Robinson followed up by stating that the most universally applicable and in demand skills are the Approaches to Learning skills (ATLs) which are less about what students learn and more about how they learn. These skills prepare students to quickly adapt and learn in new situations. 

She also says that these skills are valued differently than more traditionally practical skills. “If I wanted to be an English teacher I wouldn’t have to have read every Shakespeare text,” instead teachers “need to know how to talk to people, how to be in front of a group of people.”

Robinson comments on the recent changes in technology by saying that adaptability is another skill that is not only being looked for in employment but also important for students and young people to be able to adapt to an ever-changing world.

She finishes by saying that it’s never too late to change jobs or that even if you didn’t get into a school you wanted to, it’s important to know that there are many doors that remain open even post-graduation.

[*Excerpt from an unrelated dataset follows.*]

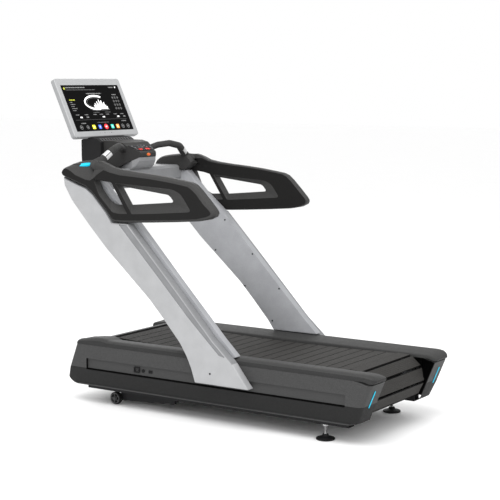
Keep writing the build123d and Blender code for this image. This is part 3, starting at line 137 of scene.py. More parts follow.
M_ZINC = mat("zinc_steel", (0.5, 0.5, 0.5), 0.35, metal=0.9, vary=0.06, scale=120, bump=0.1)
M_CAST = mat("cast_housing", (0.05, 0.05, 0.052), 0.6, metal=0.4, bump=0.5, bscale=500, spec=0.25)
M_ALLOY = mat("alloy", (0.35, 0.36, 0.37), 0.42, metal=0.8, vary=0.06, scale=90, bump=0.15)
M_RUBBER = mat("rubber", (0.01, 0.01, 0.01), 0.75, grain=0.15, bump=0.4, spec=0.15)
M_MOTOR = mat("motor_paint", (0.03, 0.031, 0.034), 0.45, metal=0.2, bump=0.2, spec=0.3)
M_SCREEN = mat("screen_frame", (0.38, 0.385, 0.39), 0.5, metal=0.05, vary=0.03, scale=40, grain=0.04, bump=0.05, spec=0.25)
M_SCREEN_SIDE = mat("screen_side", (0.3, 0.305, 0.31), 0.55, metal=0.05, vary=0.04, scale=40, grain=0.04, bump=0.05, spec=0.2)
M_CONSOLE = mat("console_plastic", (0.028, 0.0275, 0.027), 0.6, grain=0.2, bump=0.3, spec=0.2)
M_NECK = mat("neck_plastic", (0.012, 0.012, 0.0125), 0.62, grain=0.2, bump=0.3, spec=0.15)
M_BELLY = mat("silver_belly", (0.25, 0.253, 0.26), 0.5, metal=0.1, vary=0.06, scale=14, grain=0.07, gscale=500, bump=0.1,
              bscale=1500, spec=0.3)
M_LIGHT = mat("cyan_light", (0.0, 0.42, 0.6), 0.4, vary=0.04, scale=200, spec=0.2, glow=(0.0, 0.5, 0.72), glow_strength=0.4)
M_ORANGE = mat("stop_orange", (0.75, 0.1, 0.01), 0.35, vary=0.06, coat=0.2)
M_YELLOWRIM = mat("stop_rim", (0.5, 0.3, 0.03), 0.4, vary=0.06)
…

According to Masterson, the most sought-after skills are creative and analytical thinking,  mental resilience, flexibility, agility, motivation, curiosity and constant learning.

Tenth grade student Christopher S. discusses the skills he anticipates needing to be a computer scientist. Firstly he says that the skills he likely needs to succeed in computer science are social skills and creativity.

He says “creativity plays into problem-solving, getting around certain barriers with solutions that are efficient and not taking too many resources” and that social skills are important to collaborate with others and to work with other departments.

AISB’s human resources manager, Roxana Lungu shares the process behind hiring staff at AISB.

Lungu says that when choosing between candidates there are several factors they consider. They look at the applicant’s education and degrees; someone with a master’s degree is more likely to be hired than someone with a bachelor’s degree. They also consider the field the degree is in and the relevant experience the candidate has. Candidates are also interviewed by leadership staff to determine if they’re ‘good people’ and if they fit the school and will help to grow the AISB community.

She explains that the modern hiring process is starting to value skills other than simply academic ones. Communication, leadership and organizational skills (among others) are combined with qualifications and experience when looking for the best candidate for a job. 

Lungu believes that AI is a tool that can be used to execute low-level labor but will never replace human creativity, social abilities, leadership skills or the education required to complete specialized work. That said, AI is already being used in hiring as it can access databases and filter candidates based on degrees, skills and experience while removing human biases such as gender and race. Additionally, she says that the world is moving into an “attention economy” where grabbing attention will become a leading industry on platforms such as Instagram.

While specialized skills, experience and qualifications will likely always be important in the job market, the emergence of things like creativity, the ability to problem solve and the intangible benefits one brings to a professional community are rapidly changing not only hiring but education as well. The job market is changing – are you?